Moreover, these numbers prove that the idea that companies will just "go offshore if we raise taxes" is sub moronic. They are paying no taxes and still going off shore.

I take comfort in the fact that Ungar is a kindred spirit.

Seriously, people, do we need an anvil to fall on our heads before we get it?

Even that won't work, Rick.

Wednesday, June 01, 2011

The Big Lie Crumbling?

The subject of the comparison regarding the right and Nazis has come up again in comments. How serendipitous then is this opinion piece from Walter Rodgers.
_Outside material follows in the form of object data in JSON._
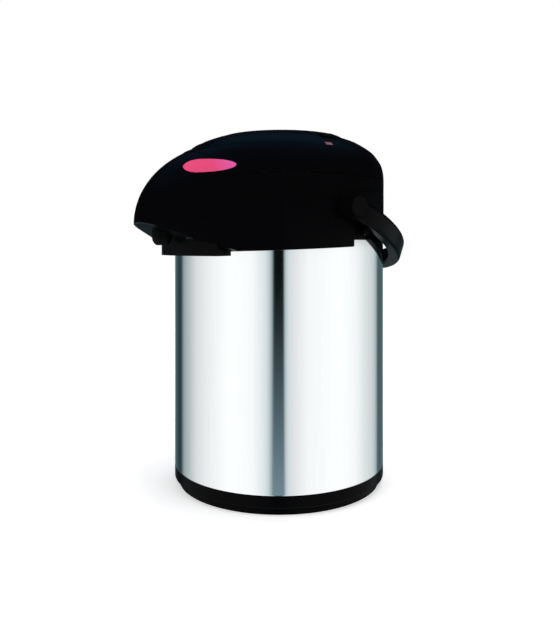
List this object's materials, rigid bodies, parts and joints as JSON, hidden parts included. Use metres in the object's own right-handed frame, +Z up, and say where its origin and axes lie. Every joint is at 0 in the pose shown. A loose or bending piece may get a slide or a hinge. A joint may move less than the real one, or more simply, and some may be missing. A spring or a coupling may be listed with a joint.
{
  "type": "thermal coffee airpot",
  "caption": "Push-top vacuum airpot: steel jug on a turning foot, black head with a spout nose, hinged pump lid, lid latch, lock slide and swinging bail handle.",
  "frame": {"origin": "centre of the turning foot's flat underside", "axes": "+Z up along the jug, -Y towards the spout nose, +X towards the side with the lock slide"},
  "size_m": [0.2064, 0.2382, 0.29],
  "materials": {
    "black_gloss": "glossy moulded polypropylene",
    "black_satin": "satin moulded polypropylene",
    "steel_shell": "polished stainless steel with vertical reflections",
    "liner_steel": "satin stainless steel",
    "white_plastic": "natural food-grade plastic",
    "clear_plastic": "milky food-grade plastic",
    "silicone": "grey-white silicone",
    "rubber": "black rubber",
    "bright_steel": "bright zinc-plated steel",
    "badge_pink": "glossy pink-red",
    "mark_red": "glossy red"
  },
  "bodies": {
    "foot": {"swivel_foot": "black_gloss", "foot_grip": "rubber", "glide_ring": "white_plastic", "pivot_washer": "bright_steel", "pivot_screw": "bright_steel"},
    "jug": {"base_housing": "black_gloss", "liner_cushion": "rubber", "outer_shell": "steel_shell", "liner_outer": "liner_steel", "liner_inner": "liner_steel", "liner_gasket": "silicone", "shoulder": "black_gloss", "spout_cover": "black_satin", "cover_screws": "bright_steel", "nozzle": "black_satin", "outlet_pipe": "clear_plastic", "dip_tube": "clear_plastic", "pipe_seal": "silicone", "mouth_ring": "white_plastic", "mouth_ring_screws": "bright_steel", "hinge_pin": "bright_steel", "badge_right": "badge_pink", "badge_left": "badge_pink", "bail_screws": "black_satin"},
    "lid": {"lid_cover": "black_gloss", "lid_base": "white_plastic", "lid_gasket": "silicone", "air_valve": "silicone", "lid_screws": "bright_steel", "bellows": "clear_plastic", "return_spring": "bright_steel", "latch_pin": "bright_steel", "latch_spring": "bright_steel", "lock_mark": "mark_red"},
    "push_button": {"push_plate": "black_gloss", "intake_valve": "silicone"},
    "latch": {"latch_lever": "black_gloss"},
    "lock": {"lock_slide": "black_satin"},
    "bail": {"bail_handle": "black_gloss"}
  },
  "joints": [
    {"name": "base_swivel", "type": "hinge", "parent": "foot", "child": "jug", "pos_m": [0, 0, 0], "axis": [0, 0, 1], "continuous": true},
    {"name": "lid_hinge", "type": "hinge", "parent": "jug", "child": "lid", "pos_m": [0, 0.0915, 0.25], "axis": [-1, 0, 0], "range_deg": [0, 85]},
    {"name": "plate_press", "type": "slide", "parent": "lid", "child": "push_button", "axis": [0, 0, -1], "range_m": [0, 0.025], "stiffness_N_per_m": 600, "springref_m": -0.01, "deforming": ["bellows", "return_spring"]},
    {"name": "latch_press", "type": "hinge", "parent": "lid", "child": "latch", "pos_m": [0, -0.07, 0.2742], "axis": [1, 0, 0], "range_deg": [0, 10], "stiffness_Nm_per_rad": 0.4, "springref_deg": -5.73},
    {"name": "lock_slide", "type": "slide", "parent": "lid", "child": "lock", "axis": [0, 1, 0], "range_m": [0, 0.01]},
    {"name": "bail_swing", "type": "hinge", "parent": "jug", "child": "bail", "pos_m": [0, 0, 0.2255], "axis": [1, 0, 0], "range_deg": [0, 112]}
  ]
}
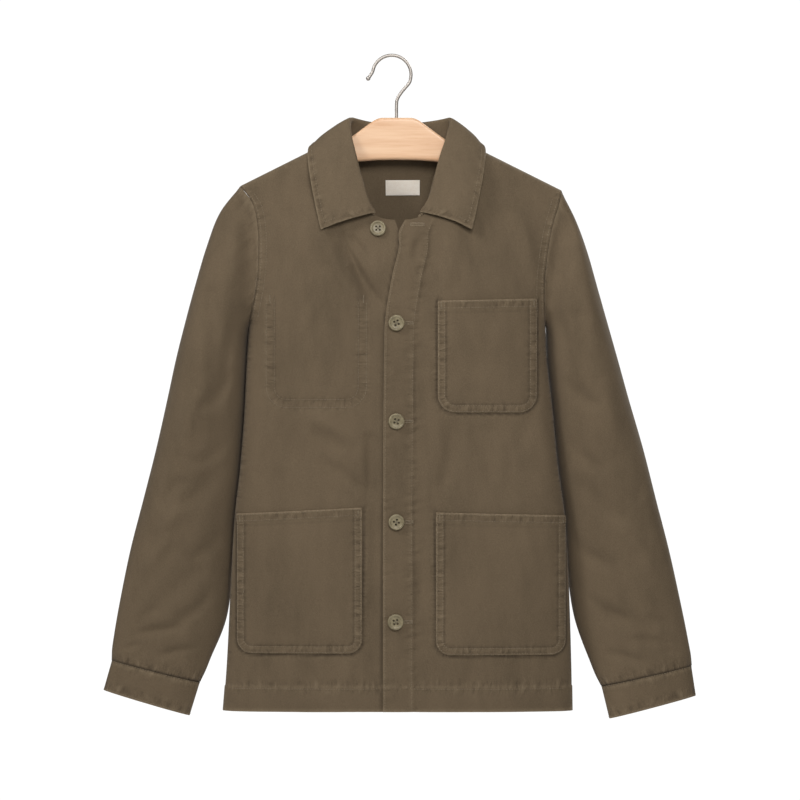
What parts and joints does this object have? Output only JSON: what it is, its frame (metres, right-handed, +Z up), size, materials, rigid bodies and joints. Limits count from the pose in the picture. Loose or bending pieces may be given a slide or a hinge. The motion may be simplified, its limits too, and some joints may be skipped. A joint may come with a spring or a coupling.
{
  "type": "chore jacket on a hanger",
  "caption": "Buttoned cotton work jacket with turn-down collar and patch pockets, hanging flat on a wooden hanger with a wire hook.",
  "frame": {"origin": "inside top of the hook, where it hangs on a rail", "axes": "+Z up, -Y out of the jacket's front, +X towards the wearer's left sleeve"},
  "size_m": [0.743, 0.1122, 0.8352],
  "materials": {
    "cloth": "garment-dyed cotton twill, olive brown, worn paler at seams",
    "button": "olive-grey moulded button, soft gloss",
    "label": "off-white woven tab",
    "wood": "pale lacquered hardwood",
    "wire": "bright nickelled wire"
  },
  "bodies": {
    "root": {"back": "cloth", "front_left": "cloth", "front_right": "cloth", "sleeve_left": "cloth", "sleeve_right": "cloth", "cuff_left": "cloth", "cuff_right": "cloth", "collar": "cloth", "chest_pocket": "cloth", "lower_pocket_left": "cloth", "lower_pocket_right": "cloth", "inner_pocket": "cloth", "button_1": "button", "button_2": "button", "button_3": "button", "button_4": "button", "button_5": "button", "neck_label": "label", "hanger": "wood", "hook": "wire"}
  },
  "joints": []
}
Let’s recall the herculean tasks Obama has already accomplished:
  • He stabilized the worst economy since the Great Depression. Though unemployment remains stubborn, the stock market is basically back to where it was before the global economic meltdown. His stimulus bill kept America humming and saved hundreds of thousands of jobs, while his rescue of General Motors saved an industrial icon.
  • His administration kept thousands of over-extended Americans from losing their homes by laboring mightily to forestall foreclosures.
  • In spite of ferocious opposition, he passed long-overdue reforms of our health-care system that had eluded the reach of many past presidents.
  • He signed into law a bold package of regulations to boost consumer protection and restrain Wall Street’s greed.
  • He negotiated a historic nuclear-arms reduction treaty with Russia’s Dmitry Medvedev.
Forgetting these and other accomplishments, the public has regrettably bought into the corrosive and dishonest campaign to degrade Obama. Goebbels-style nihilism that rejects anything Obama does as odious remains a powerful narrative.

Add in killing bin Laden, repealing DADT, increased gun rights, increased security at the border, increased immigration arrests as well as a whole host of other things and any rational person would say he was a good president.

Sadly, we are not dealing with rational people.